Climate Cherry Pickers: Falling sea levels in 2010

A proper understanding of climate requires we consider all the data, the full body of evidence. A common rhetorical technique used to portray a skewed picture is the technique of cherry picking. This involves choosing just the select pieces of data that paint a certain picture, even if the full body of evidence gives the completely opposite result. A vivid example of this is a recent post by Steve Goddard which casts doubt on the fact that we've experienced record hot temperatures over the last year, citing falling sea levels in 2010. This is based on the following graph showing satellite measurements of sea levels over 2010:

The satellite data comes from the University of Colorado - you can download the data directly. This data goes back to 1992. Here's what the full body of evidence looks like:

Early in 2010, global sea levels hit the highest levels on record. Realising this fact is not possible when the only data presented is the following:

Of course, there's a lot more that can be picked apart in Goddard's blog post (and readers are welcome to contribute to this process). There's no discussion of why sea levels might be dropping this year (I suspect it has something to do with the switch from El Nino conditions in early 2010 to La Nina conditions in the middle of the year).

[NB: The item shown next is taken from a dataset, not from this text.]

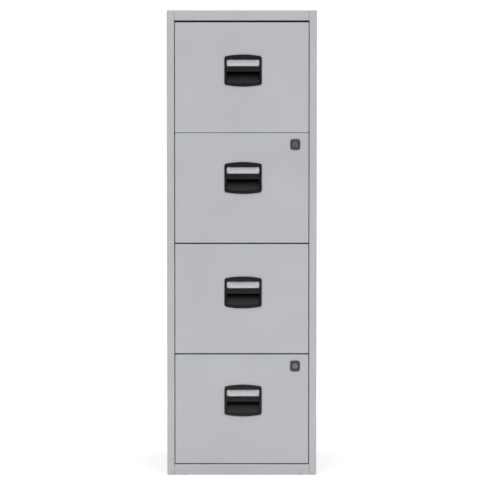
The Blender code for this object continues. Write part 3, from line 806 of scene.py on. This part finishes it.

There is no exploration of what other factors besides air temperature contribute to glacier ice loss - Robert has explained the complexities of why glaciers loss mass here, here and here.

Instead all we are presented with is strong conclusions drawn from a very short piece of climate data. This is taken from a noisy signal showing many ups and downs throughout the long-term trend of sea level rise. A proper understanding of climate deserves much more than this.